What you should do:
Pull out every line in the data that has the string "joints" in it.

Dataset excerpts:

## Begin

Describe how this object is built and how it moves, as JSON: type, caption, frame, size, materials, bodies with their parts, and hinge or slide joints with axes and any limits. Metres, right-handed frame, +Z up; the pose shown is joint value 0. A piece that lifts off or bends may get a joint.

## End
## Begin

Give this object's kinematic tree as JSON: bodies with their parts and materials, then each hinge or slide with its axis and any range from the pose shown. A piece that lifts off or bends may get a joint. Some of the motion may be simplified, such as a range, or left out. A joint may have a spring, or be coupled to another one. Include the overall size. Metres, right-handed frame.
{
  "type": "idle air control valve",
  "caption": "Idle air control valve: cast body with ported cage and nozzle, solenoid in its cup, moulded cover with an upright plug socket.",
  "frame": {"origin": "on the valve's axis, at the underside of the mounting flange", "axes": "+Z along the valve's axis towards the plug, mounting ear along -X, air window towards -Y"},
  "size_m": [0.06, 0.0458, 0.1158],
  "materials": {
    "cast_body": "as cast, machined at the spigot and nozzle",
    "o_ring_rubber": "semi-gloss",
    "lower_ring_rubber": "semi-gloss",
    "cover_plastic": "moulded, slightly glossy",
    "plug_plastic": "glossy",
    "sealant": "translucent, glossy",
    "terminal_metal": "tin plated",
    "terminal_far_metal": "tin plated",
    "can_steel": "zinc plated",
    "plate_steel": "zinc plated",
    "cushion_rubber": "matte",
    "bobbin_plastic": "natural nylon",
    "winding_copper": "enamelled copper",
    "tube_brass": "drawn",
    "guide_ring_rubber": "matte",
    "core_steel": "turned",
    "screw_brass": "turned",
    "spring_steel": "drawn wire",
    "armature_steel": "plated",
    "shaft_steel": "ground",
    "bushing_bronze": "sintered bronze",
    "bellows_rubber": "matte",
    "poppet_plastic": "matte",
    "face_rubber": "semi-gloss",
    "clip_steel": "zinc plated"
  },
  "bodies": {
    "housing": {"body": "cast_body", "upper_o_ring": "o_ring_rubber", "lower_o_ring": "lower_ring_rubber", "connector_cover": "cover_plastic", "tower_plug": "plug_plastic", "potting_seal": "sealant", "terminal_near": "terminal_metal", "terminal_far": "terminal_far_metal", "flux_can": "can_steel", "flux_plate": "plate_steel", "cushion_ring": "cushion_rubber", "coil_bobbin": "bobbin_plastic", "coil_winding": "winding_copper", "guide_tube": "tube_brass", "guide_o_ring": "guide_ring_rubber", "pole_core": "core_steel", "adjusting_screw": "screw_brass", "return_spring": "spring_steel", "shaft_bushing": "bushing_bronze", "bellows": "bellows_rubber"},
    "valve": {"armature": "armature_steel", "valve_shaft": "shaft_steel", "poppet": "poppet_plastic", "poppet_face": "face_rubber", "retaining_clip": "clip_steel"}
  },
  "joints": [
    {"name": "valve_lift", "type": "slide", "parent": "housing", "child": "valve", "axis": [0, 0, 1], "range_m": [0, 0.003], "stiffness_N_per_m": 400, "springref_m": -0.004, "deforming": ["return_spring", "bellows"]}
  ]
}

## End

Solved exercise:
Describe how this object is built and how it moves, as JSON: type, caption, frame, size, materials, bodies with their parts, and hinge or slide joints with axes and any limits. Metres, right-handed frame, +Z up; the pose shown is joint value 0. A piece that lifts off or bends may get a joint.
  "joints": [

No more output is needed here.